Natural v industrial
The level of outrage that a community feel is related to whether the risk arises from natural causes or is human made. Never compare human-caused risks to natural ones
Chronic v catastrophic
An extreme event triggers more intense outrage compared to a chronic but persistent risk. For example, a sudden and unexpected death due to an accident on a local road is likely to cause more outrage about fixing the road where it happened. Show empathy and take time to discuss what you are doing to reduce the magnitude of the risk, not just probability of it happening. Make sure your worst-case scenario is really the worst.
Knowable v unknowable
The degree of uncertainty can influence the level of outrage. Where there is a high degree of uncertainty and a lot of unknowns, then its best to acknowledge this but don't exaggerate it. People will smell a rat. Take, for instance, an infrastructure project affecting a beloved local park where residents are worried about the loss of open space. and impacts on parking. Tell your community what you know, what you don't know and what you are doing to find out more – keep the communication lines open and share information as soon as it becomes available.
Fair v unfair
The perception of whether a decision is fair will impact the level of outrage felt in the community. Where it is seen unfair, then the outrage is likely to be higher. For example, a perception that certain parts of the local government area always get more funds allocated in the annual budget.

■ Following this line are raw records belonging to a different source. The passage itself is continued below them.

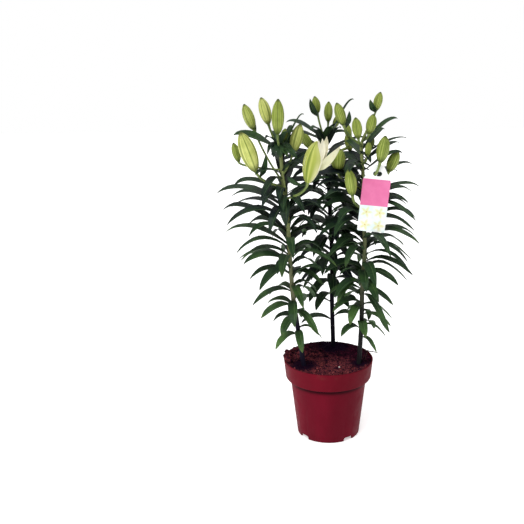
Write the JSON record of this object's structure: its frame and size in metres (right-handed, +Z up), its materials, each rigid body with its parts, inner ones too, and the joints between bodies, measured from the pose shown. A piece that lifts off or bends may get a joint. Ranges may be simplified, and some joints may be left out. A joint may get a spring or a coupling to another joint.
{
  "type": "potted lily plant",
  "caption": "Oriental lily in bud, grown from bulbs in a round red plastic nursery pot: arching glossy leaves, pale green buds, one opening bloom and a hanging plant label",
  "frame": {"origin": "centre of the pot's underside, on the surface that the pot stands on", "axes": "+Z up along the pot's axis, -Y towards the front, where the label hangs, +X to the right seen from the front"},
  "size_m": [0.4058, 0.3078, 0.733],
  "materials": {
    "red_plastic": "satin, thin moulded plastic",
    "compost": "rough, crumbly peat compost",
    "twig_bark": "matte bark",
    "bulb_scales": "matte fleshy scales",
    "leaf_green": "glossy living leaf",
    "bud_green": "satin living bud",
    "petal_white": "satin petal",
    "label_plastic": "satin printed plastic card"
  },
  "bodies": {
    "root": {"pot": "red_plastic", "soil": "compost", "twig": "twig_bark", "bulb_left": "bulb_scales", "bulb_middle": "bulb_scales", "bulb_right": "bulb_scales", "leafy_stem_left": "leaf_green", "leafy_stem_middle": "leaf_green", "leafy_stem_right": "leaf_green", "opening_bloom": "petal_white", "label": "label_plastic", "bud_left_far_left": "bud_green", "bud_left_tall": "bud_green", "bud_left_front": "bud_green", "bud_left_large": "bud_green", "bud_left_behind_large": "bud_green", "bud_left_right": "bud_green", "bud_left_small": "bud_green", "bud_middle_left": "bud_green", "bud_middle_top": "bud_green", "bud_middle_small": "bud_green", "bud_middle_low_left": "bud_green", "bud_middle_right": "bud_green", "bud_middle_low_right": "bud_green", "bud_right_top": "bud_green", "bud_right_upper": "bud_green", "bud_right_front": "bud_green", "bud_right_far_left": "bud_green", "bud_right_outer": "bud_green", "bud_right_far_right": "bud_green", "bud_right_narrow": "bud_green", "bud_right_thin": "bud_green", "bud_right_broad": "bud_green", "bud_right_low": "bud_green"}
  },
  "joints": []
}
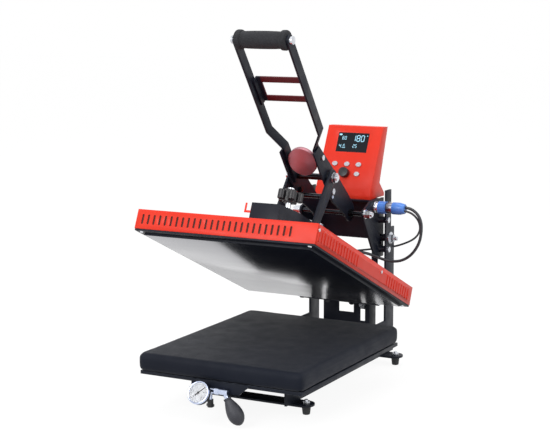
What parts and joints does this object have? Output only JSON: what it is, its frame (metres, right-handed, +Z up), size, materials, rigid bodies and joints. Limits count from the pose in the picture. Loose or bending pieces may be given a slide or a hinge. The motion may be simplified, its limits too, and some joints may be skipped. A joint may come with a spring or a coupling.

Morally irrelevant v relevant
In simple terms, people become outraged about issues that they care about and which they feel conflict with their underlying morals, values and beliefs. Of course, this differs wildly from person from person, so it is likely people will be outraged by different things. Common flashpoints can include proposals for brothels near schools and telecommunications towers near homes. Acknowledge people's concerns and again, go easy on the facts.
Responsive v unresponsive process
Process is often the source of outrage. It’s simple - people remember how you treat them and if they felt like their concerns have been heard. On the flipside, not responding to concerns and hoping that the problem will go away, is likely to fuel outrage and will cause further suspicion that you are keeping secrets. Sharing information, even if it seems benign, can reduce the outrage. As can personal interactions rather than hiding behind bureaucracy.
Not memorable v memorable
The more memorable something is for someone, the higher the outrage is likely to be. As a first step, understand what makes things memorable. This could be a personal experience, news coverage, or something that they've read about. For example, someone who has been bitten by a dog as a young child, may have particularly strong opinions about council's approach to managing dogs in public spaces. Take time to understand this personal perspective with compassion and empathy.
Summing up, navigating public outrage might feel overwhelming at times, but understanding Dr. Sandman's 12 factors arms you with a compass. As local councillors, adopting these strategies to address these factors fosters collaboration, trust, and harmony within your communities.
Remember, by valuing the concerns of your constituents and involving them in the decision-making process, you're steering your region toward a brighter future—one built on understanding, empathy, and shared progress.